At the suggestion of a few personal contacts, I have been probing, VIGOROUSLY, into trying to understand Internet 2.0, Social Media, etc. I'm not sure a man my age can run fast enough, long enough to catch up with that trend. I don't know that the world many of us adults have lived in, been formed by, can make the transition with any amount of comfort and gracefulness. But try we must.

It's like jumping in the water with the Polar Bear Club in mid winter, but if you want a place to start, read "The Whuffie Factor" by Tara Hunt. I've got a copy from the library. I will probably buy a copy of my own so I can mark it up with a yellow Hi-Liter and some underlining.

I don't see any radio AS WE HAVE KNOWN IT in the mental gymnastics of Hunt and her contemporaries. I find many of these writers looking over the shoulder of their teenagers to get their next game plan.

Now if you will excuse me, I must go figure out what a BARCAMP is! Then I will trade in my old Journal Books for a Moleskine.
 
And we are surprised, shocked and stymied by this? Broadcasters ... both radio and TV ... have missed the boat on what those "active" 15-24 and 18-34 year olds have been doing this "investigation" of new media for several years and broadcasters have looked the other way.

If it weren't for Mom and Dad paying for the cellphones, the laptops, the desktops, the smartphones, the satellite dish, the iPod, the Wii, Gameboy, et al, where would we be now? Parents are buying what the kids want and then, the kids turn to it with the proliferation of wi-fi, streaming and the available choices that are coming to them, directly ... because parents give in to the instant gratification of "look what I did for my kids."

And we're surprised? I'm not. My parents bought me transistor radio after transistor radio. My first TV set. My first Pong and then Atari gameset. Now, kids are doing it on their own, too, with parent's blessing ... and cash. Abundant cash.

Funny, but in this economy ... I still see kids (and their soccer moms,) at the video game rack picking up the newest, the latest, the greatest ... and at the laptop aisle, too ... while dad is looking at the 72 in. HDTV at Best Buy.

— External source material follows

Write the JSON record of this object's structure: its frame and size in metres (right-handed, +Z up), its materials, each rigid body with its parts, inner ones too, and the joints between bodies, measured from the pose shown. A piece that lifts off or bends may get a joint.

Radio is so lost ... but so is "our" generation. We give everything, then wonder why kids turn on us for what's not "hip" anymore.

And radio ... try as it may, just isn't "hip" as a media so muh anymore.

The kid's right. New technology isn't his fault. He's impressed with it as were were with three-wheelers and Hot Wheels. And it's a shame, really, we didn't pass on the good we had from radio. We give them just the opposite today...what we "think" they want from radio ... but we forget that they bore easily and move on. We tend to stay the same ... and are slow to change to keep up.